Exercise brief:
Set out every line bearing the string "before".
-- start Information supplied --
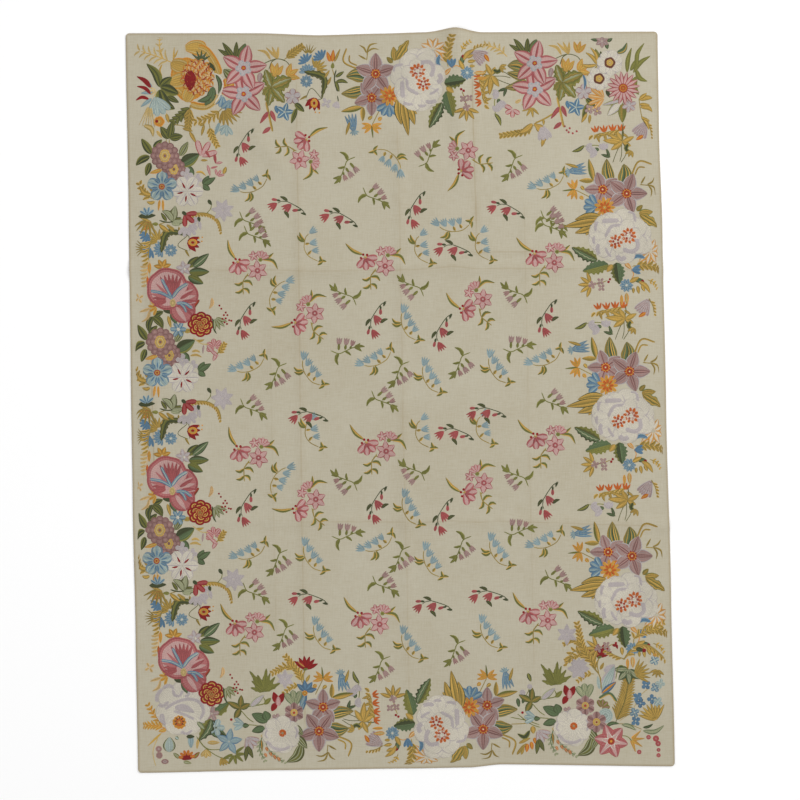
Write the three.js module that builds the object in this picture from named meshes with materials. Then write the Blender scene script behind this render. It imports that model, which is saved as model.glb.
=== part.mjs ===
// A thin stitched wool rug, lying flat on a floor. Millimetres, +Z up, +Y towards the rug's far end.
// The origin is on the floor, under the middle of the rug. The cloth is one piece with a turned hem.
// It was folded for storage, so low ridges still cross it, and its edges are as uneven as hand work is.
import * as THREE from "three";
import { mergeVertices } from "three/addons/utils/BufferGeometryUtils.js";

// Driving sizes
const WIDTH = 1550;
const LENGTH = 2130;
const THICKNESS = 3;
const HEM_WIDTH = 13;
const HEM_RISE = 0.8;
const CORNER_RADIUS = 12;
const PLAIN_COLUMNS = 20;
const PLAIN_ROWS = 27;
const LEAST_GAP = 16;

const GROUND_COLOUR = new THREE.Color().setRGB(0.70, 0.67, 0.59, THREE.SRGBColorSpace);
const WOOL_ROUGHNESS = 0.95;

// How the four edges run. Each row is a point of the edge: at is its place along the edge, and off its
// place across, both from the middle of the rug.
const LEFT_EDGE = [
  { at: -1079, off: -760 },
  { at: -667, off: -767 },
  { at: -319, off: -775 },
  { at: 87, off: -781 },
  { at: 551, off: -787 },
  { at: 1064, off: -796 },
];
const RIGHT_EDGE = [
  { at: -1061, off: 796 },
  { at: -551, off: 785 },
  { at: -29, off: 771 },
  { at: 493, off: 760 },
  { at: 783, off: 750 },
  { at: 1067, off: 746 },
];
const FAR_EDGE = [
  { at: -796, off: 1064 },
  { at: -405, off: 1064 },
  { at: -240, off: 1058 },
  { at: -57, off: 1063 },
  { at: 74, off: 1067 },
  { at: 158, off: 1079 },
  { at: 235, off: 1067 },
  { at: 746, off: 1069 },
];
const NEAR_EDGE = [
  { at: -760, off: -1080 },
  { at: -361, off: -1072 },
  { at: 30, off: -1067 },
  { at: 204, off: -1064 },
  { at: 291, off: -1055 },
  { at: 796, off: -1061 },
];

// Ridges that run the rug's length. near and far are the crest's place across, as a share of the width,
// at the two ends. The ridge runs from share start to share end of the length, and its rise changes evenly
// from low to high on the way. half is the distance from its crest to where it dies out.
const LONG_FOLDS = [
  { name: "left_hem", near: 0.047, far: 0.033, start: 0.22, end: 0.7, low: 3, high: 4.5, half: 26 },
  { name: "left_quarter", near: 0.262, far: 0.262, start: 0.05, end: 0.66, low: 1.2, high: 1.6, half: 26 },
  { name: "left_third", near: 0.312, far: 0.32, start: 0, end: 0.98, low: 2.2, high: 2.6, half: 24 },
  { name: "middle", near: 0.508, far: 0.508, start: 0.02, end: 0.9, low: 2.4, high: 2.8, half: 30 },
  { name: "far_hump", near: 0.68, far: 0.622, start: 0.74, end: 1.2, low: 0, high: 14, half: 62 },
  { name: "right_quarter", near: 0.742, far: 0.742, start: 0.1, end: 0.8, low: 1.2, high: 1.6, half: 26 },
];
// Ridges that run across the rug: left and right are the crest's place along, as a share of the length.
const CROSS_FOLDS = [
  { name: "near_third", left: 0.343, right: 0.327, start: 0.12, end: 1.2, low: 2.2, high: 4.2, half: 34 },
  { name: "far_third", left: 0.68, right: 0.676, start: -0.2, end: 1.2, low: 4.6, high: 4.2, half: 36 },
  { name: "far_twin", left: 0.7, right: 0.7, start: 0.62, end: 0.88, low: 2.6, high: 2.6, half: 18 },
];
const FOLD_FADE = 0.06;
// A soft wrinkle that runs aslant, in millimetres from the middle of the rug.
const WRINKLE = { x0: -457, y0: 812, x1: -297, y1: 623, rise: 5, half: 48 };

/** A smooth step from 0 to 1 as value goes from low to high. */
function smooth(value, low, high) {
  return THREE.MathUtils.smoothstep(value, low, high);
}

/** An edge's place across, at a place along it, eased a little from row to row. */
function edgeAt(edge, at) {
  for (let i = 1; i < edge.length; i++) {
    const [a, b] = [edge[i - 1], edge[i]];
    if (at <= b.at || i === edge.length - 1) {
      const share = THREE.MathUtils.clamp((at - a.at) / (b.at - a.at), 0, 1);
      return THREE.MathUtils.lerp(a.off, b.off, (smooth(share, 0, 1) + share) / 2);
    }
  }
}

/** The place in millimetres of a point given as shares of the rug's width and length. */
function placeOf(across, along) {
  let x = (across - 0.5) * WIDTH;
  let y = (along - 0.5) * LENGTH;
  for (let turn = 0; turn < 5; turn++) {
    const nextX = THREE.MathUtils.lerp(edgeAt(LEFT_EDGE, y), edgeAt(RIGHT_EDGE, y), across);
    y = THREE.MathUtils.lerp(edgeAt(NEAR_EDGE, x), edgeAt(FAR_EDGE, x), along);
    x = nextX;
  }
  return [x, y];
}

/** A ridge's height at a distance from its crest. */
function crest(distance, half, rise) {
  return rise * (1 - smooth(Math.abs(distance), 0, half));
}

/** A fold's rise at a share of the rug's length or width. It fades in and out at the fold's ends. */
function riseAt(fold, share) {
  const run = THREE.MathUtils.clamp((share - fold.start) / (Math.min(fold.end, 1) - fold.start), 0, 1);
  const fadeIn = smooth(share, fold.start, fold.start + FOLD_FADE);
  const fadeOut = 1 - smooth(share, fold.end - FOLD_FADE, fold.end);
  return THREE.MathUtils.lerp(fold.low, fold.high, run) * fadeIn * fadeOut;
}

/** How far the cloth is lifted off the floor. */
function liftAt(across, along, x, y) {
  let lift = 0;
  for (const fold of LONG_FOLDS) {
    const distance = (across - THREE.MathUtils.lerp(fold.near, fold.far, along)) * WIDTH;
    lift += crest(distance, fold.half, riseAt(fold, along));
  }
  for (const fold of CROSS_FOLDS) {
    const distance = (along - THREE.MathUtils.lerp(fold.left, fold.right, across)) * LENGTH;
    lift += crest(distance, fold.half, riseAt(fold, across));
  }
  const [runX, runY] = [WRINKLE.x1 - WRINKLE.x0, WRINKLE.y1 - WRINKLE.y0];
  const run = Math.hypot(runX, runY);
  const share = ((x - WRINKLE.x0) * runX + (y - WRINKLE.y0) * runY) / run ** 2;
  const aside = ((x - WRINKLE.x0) * runY - (y - WRINKLE.y0) * runX) / run;
  const lasts = smooth(share, -0.1, 0.3) * (1 - smooth(share, 0.7, 1.1));
  return lift + crest(aside, WRINKLE.half, WRINKLE.rise * lasts);
}

/** Grid lines as pairs of shares, one for each end of a line: the hems, the folds and plain lines. */
function gridLines(folds, ends, count, size) {
  const lines = [];
  const gap = LEAST_GAP / size;
  const hem = HEM_WIDTH / size;
  const wanted = [0, hem * 0.45, hem, 1 - hem, 1 - hem * 0.45, 1].map((s) => [s, s]);
  for (const fold of folds) {
    for (const side of [0, -1, 1]) {
      wanted.push(ends.map((end) => fold[end] + (side * fold.half) / size));
    }
  }
  for (let i = 1; i < count; i++) {
    wanted.push([i / count, i / count]);
  }
  for (const [index, line] of wanted.entries()) {
    const inHem = index < 6;
    const clear = lines.every((other) => line.every((s, end) => Math.abs(s - other[end]) > gap));
    if (inHem || (clear && line.every((s) => s > hem && s < 1 - hem))) {
      lines.push(line);
    }
  }
  return lines.sort((a, b) => a[0] + a[1] - b[0] - b[1]);
}

/** Moves a point near a corner of the rug onto the corner's rounding. */
function rounded(across, along) {
  const fromX = Math.min(across, 1 - across) * WIDTH;
  const fromY = Math.min(along, 1 - along) * LENGTH;
  if (fromX >= CORNER_RADIUS || fromY >= CORNER_RADIUS) {
    return [across, along];
  }
  const [p, q] = [1 - fromX / CORNER_RADIUS, 1 - fromY / CORNER_RADIUS];
  const reach = Math.max(p, q);
  const turn = (Math.min(p, q) / reach) * (Math.PI / 4);
  const [long, short] = [reach * Math.cos(turn), reach * Math.sin(turn)];
  const [outX, outY] = p >= q ? [long, short] : [short, long];
  const inX = ((1 - outX) * CORNER_RADIUS) / WIDTH;
  const inY = ((1 - outY) * CORNER_RADIUS) / LENGTH;
  return [across < 0.5 ? inX : 1 - inX, along < 0.5 ? inY : 1 - inY];
}

/** How much the doubled cloth of the hem adds, at a point given as shares of the rug. */
function hemRise(across, along) {
  const inX = Math.min(across, 1 - across) * WIDTH;
  const inY = Math.min(along, 1 - along) * LENGTH;
  return HEM_RISE * (1 - smooth(Math.min(inX, inY), HEM_WIDTH * 0.5, HEM_WIDTH));
}

/** The rug's solid: a slab of box faces whose points are moved to the outline and onto the folds. */
function rugGeometry() {
  const columns = gridLines(LONG_FOLDS, ["near", "far"], PLAIN_COLUMNS, WIDTH);
  const rows = gridLines(CROSS_FOLDS, ["left", "right"], PLAIN_ROWS, LENGTH);
  const slab = new THREE.BoxGeometry(1, 1, 1, columns.length - 1, rows.length - 1, 1);
  const points = slab.getAttribute("position");
  for (let i = 0; i < points.count; i++) {
    const column = columns[Math.round((points.getX(i) + 0.5) * (columns.length - 1))];
    const row = rows[Math.round((points.getY(i) + 0.5) * (rows.length - 1))];
    const along0 = (row[0] + row[1]) / 2;
    const across0 = THREE.MathUtils.lerp(column[0], column[1], along0);
    const [across, along] = rounded(across0, THREE.MathUtils.lerp(row[0], row[1], across0));
    const [x, y] = placeOf(across, along);
    const lift = liftAt(across, along, x, y);
    const top = points.getZ(i) > 0;
    points.setXYZ(i, x, y, top ? lift + THICKNESS + hemRise(across, along) : lift);
  }
  slab.deleteAttribute("normal");
  slab.deleteAttribute("uv");
  const closed = mergeVertices(slab);
  closed.computeVertexNormals();
  return closed;
}

const wool = new THREE.MeshStandardMaterial({ color: GROUND_COLOUR, roughness: WOOL_ROUGHNESS });
const rug = new THREE.Mesh(rugGeometry(), wool);
rug.name = "rug";

const group = new THREE.Group();
group.add(rug);

export default group;
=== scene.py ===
"""A thin wool rug with stitched flowers, lying flat on a pale floor.

The cloth is one sheet with turned edges and low storage folds. Its flowers are rows of chain stitch, laid
side by side as they are on the real rug: every petal, leaf and stem is a strip of domed rows in its own yarn.
The rug is in metres. The flowers are drawn in rows: one row is the width of a line of stitches.
"""

import logging
import math
from dataclasses import dataclass, field
from enum import Enum

import bpy
import numpy as np
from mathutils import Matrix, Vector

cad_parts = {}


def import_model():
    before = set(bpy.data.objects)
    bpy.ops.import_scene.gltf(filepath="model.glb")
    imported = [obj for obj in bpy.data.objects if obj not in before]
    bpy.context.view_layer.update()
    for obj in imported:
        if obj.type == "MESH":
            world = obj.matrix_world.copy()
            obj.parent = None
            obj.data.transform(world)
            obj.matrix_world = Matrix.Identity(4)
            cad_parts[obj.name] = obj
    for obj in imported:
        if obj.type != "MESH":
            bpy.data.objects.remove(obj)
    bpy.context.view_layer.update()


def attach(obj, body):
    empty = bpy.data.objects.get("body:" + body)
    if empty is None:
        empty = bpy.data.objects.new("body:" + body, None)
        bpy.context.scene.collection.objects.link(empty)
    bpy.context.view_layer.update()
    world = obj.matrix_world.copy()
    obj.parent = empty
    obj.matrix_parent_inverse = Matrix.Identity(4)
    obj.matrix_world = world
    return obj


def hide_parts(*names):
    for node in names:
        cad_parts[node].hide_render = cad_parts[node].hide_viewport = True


LOG = logging.getLogger("rug")
ROW = 0.0029
MILLIMETRE = 0.001

Array = np.ndarray
Socket = bpy.types.NodeSocket
Tree = bpy.types.NodeTree


class Yarn(Enum):
    """Yarn colours, as sRGB from 0 to 255."""

    CREAM = (191, 184, 168)
    PEACH = (186, 152, 104)
    LAVENDER = (166, 157, 155)
    LILAC = (150, 129, 124)
    MAUVE = (142, 110, 103)
    PLUM = (116, 82, 78)
    ROSE = (146, 74, 74)
    PINK = (162, 98, 96)
    PALE_PINK = (180, 144, 138)
    CORAL = (148, 66, 64)
    CRIMSON = (124, 10, 8)
    RUST = (144, 52, 28)
    BROWN = (96, 56, 38)
    FLAME = (172, 84, 24)
    ORANGE = (182, 122, 38)
    GOLD = (174, 140, 66)
    STRAW = (174, 150, 96)
    BRASS = (132, 112, 50)
    OLIVE = (100, 100, 44)
    DARK_OLIVE = (78, 78, 38)
    FOREST = (58, 64, 34)
    TEAL = (82, 98, 64)
    MOSS = (116, 114, 52)
    SAGE = (140, 142, 110)
    SKY = (126, 144, 146)
    BLUE = (80, 110, 132)
    NAVY = (66, 88, 108)
    AQUA = (150, 162, 154)

    @property
    def linear(self) -> tuple[float, float, float, float]:
        """The colour in linear light, with alpha."""
        return linear_colour(self.value)


(CREAM, PEACH, LAVENDER, LILAC, MAUVE, PLUM, ROSE, PINK, PALE_PINK, CORAL, CRIMSON, RUST, BROWN, FLAME,
 ORANGE, GOLD, STRAW, BRASS, OLIVE, DARK_OLIVE, FOREST, TEAL, MOSS, SAGE, SKY, BLUE, NAVY, AQUA) = Yarn
# Neighbouring rows of these yarns differ less in tone than those of the others.
QUIET_YARNS = (CREAM, LAVENDER, PALE_PINK, PINK)
Yarns = tuple[Yarn, ...]


def linear_colour(srgb: tuple[int, int, int]) -> tuple[float, ...]:
    """A colour from 0 to 255 in linear light, with alpha."""
    parts = (part / 255 for part in srgb)
    return (*(part / 12.92 if part <= 0.04045 else ((part + 0.055) / 1.055) ** 2.4 for part in parts), 1.0)


def smooth(value: Array, low: float, high: float) -> Array:
    """A smooth step from 0 to 1 as value goes from low to high."""
    share = np.clip((value - low) / (high - low), 0.0, 1.0)
    return share * share * (3.0 - 2.0 * share)


@dataclass(frozen=True)
class Fold:
    """A ridge along the rug or across it: shares of the rug, and rises in millimetres.

    first and last are the crest's place at the rug's two ends, start and end the shares where the ridge
    begins and stops, low and high its rise there, and half the distance in which it dies out.
    """

    first: float
    last: float
    start: float
    end: float
    low: float
    high: float
    half: float
    fade: float = 0.06

    def rise(self, aside: Array, along: Array, size: float) -> Array:
        """How much the ridge lifts the cloth.

        Args:
            aside: the share of the rug across the ridge.
            along: the share of the rug along the ridge.
            size: the rug's size across the ridge, in millimetres.

        Returns:
            The lift in millimetres.
        """
        distance = np.abs(aside - (self.first + (self.last - self.first) * along)) * size
        run = np.clip((along - self.start) / (min(self.end, 1.0) - self.start), 0.0, 1.0)
        fades = smooth(along, self.start, self.start + self.fade)
        fades = fades * (1 - smooth(along, self.end - self.fade, self.end))
        return (self.low + (self.high - self.low) * run) * fades * (1 - smooth(distance, 0.0, self.half))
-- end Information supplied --
Task output:
    before = set(bpy.data.objects)
    imported = [obj for obj in bpy.data.objects if obj not in before]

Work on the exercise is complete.